Why this changes content strategy

A single asset rarely answers every concern. Awareness content may help a champion, while security pages may matter later for IT and procurement.

This is one reason buyer journey mapping is useful. It helps teams create content and sales support for each role, not only for the first lead.

How to map SaaS buyer journey stages for a real company

Start with one product and one ideal customer profile

Journey mapping becomes messy when teams try to cover every segment at once. It can help to start with one product line and one clear ICP.

For example, a company may map the journey for mid-market HR leaders first, then build separate maps for enterprise buyers later.

List the key stage questions

For each stage, note what the buyer is trying to understand. Keep the language simple and tied to real buying behavior.

  1. What problem is the buyer facing?
  2. How does the buyer describe that problem?
  3. What solutions are being compared?
  4. What stops the deal from moving forward?
  5. What proof is needed for approval?
  6. What supports adoption after purchase?

Match assets to each stage

Once stage questions are clear, teams can map current assets and find gaps.

  • Awareness: Educational blog posts, category pages
  • Consideration: Solution pages, comparisons, use cases
  • Decision: Demos, case studies, pricing, security pages
  • Purchase: Procurement support, contract resources
  • Onboarding: Training, setup help, success plans
  • Retention: QBRs, adoption programs, expansion content

Define team ownership

A strong buyer journey often crosses multiple teams. Marketing may own awareness content, sales may own late-stage proof, and customer success may own adoption materials.

If ownership is unclear, gaps tend to stay in place.

Common mistakes when using SaaS buyer journey stages

Treating the journey as fully linear

Some buyers move back and forth between stages. A security concern may send a buyer from decision back to evaluation.

The stage model should guide planning, not force a rigid path.

Focusing only on lead generation

Traffic and demo requests matter, but so do onboarding, adoption, and renewal.
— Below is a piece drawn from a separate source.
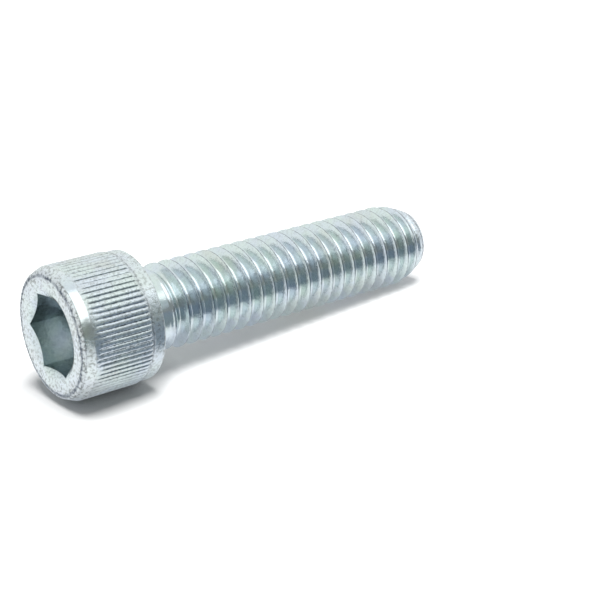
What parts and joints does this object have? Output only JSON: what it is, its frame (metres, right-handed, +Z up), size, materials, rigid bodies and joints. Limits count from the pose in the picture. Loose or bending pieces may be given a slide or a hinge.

In SaaS, the full revenue path is broader than first conversion.

Using the same message in every stage

Early-stage buyers often need problem education. Late-stage buyers often need implementation clarity, pricing context, and trust signals.

When messaging stays the same throughout, relevance can drop.

Ignoring internal friction

Sometimes the product is a fit, but the sale still slows down. Procurement, legal review, security checks, and stakeholder alignment all shape real buying behavior.

How to measure performance across the SaaS buyer journey

Stage-based measurement matters

Different stages call for different signals. A top-of-funnel blog post and a pricing page should not be judged in the same way.

Examples of useful stage metrics

  • Awareness: Qualified traffic, engagement, new category entry points
  • Consideration: Demo interest, comparison page engagement, return visits
  • Decision: Sales-qualified opportunities, proposal requests, stakeholder participation
  • Purchase: Deal progression, procurement cycle movement
  • Adoption: Activation milestones, product usage signals
  • Retention: Renewal readiness, expansion signals, account health trends

Use both qualitative and quantitative input

Analytics can show behavior, but customer calls, sales notes, and support trends can explain why buyers stall or convert.

Many teams get stronger results when journey reporting includes both types of insight.

Practical framework for applying SaaS buyer journey stages

A simple operating model

For many SaaS teams, a practical framework can look like this:

  1. Define the stages clearly
  2. List buyer questions by stage
  3. Identify stakeholders in each phase
  4. Map content and sales assets to stage needs
  5. Find friction points that block movement
  6. Measure stage performance
  7. Update messaging and assets over time

What this can improve

  • Content relevance
  • Lead qualification accuracy
  • Sales and marketing alignment
  • Onboarding continuity
  • Retention planning

Final view on SaaS buyer journey stages

The core idea

The SaaS buyer journey stages give teams a practical way to understand how software buying really happens. They can help connect search intent, content strategy, sales process, purchase support, and customer success work.

The practical takeaway

For most SaaS companies, the goal is not to force every buyer into a fixed funnel. The goal is to make each stage easier by answering the right questions, reducing friction, and helping the buyer move forward with confidence.

When the journey is mapped well, marketing, sales, and customer teams can work from the same view of the buyer and build a more useful path from awareness to renewal.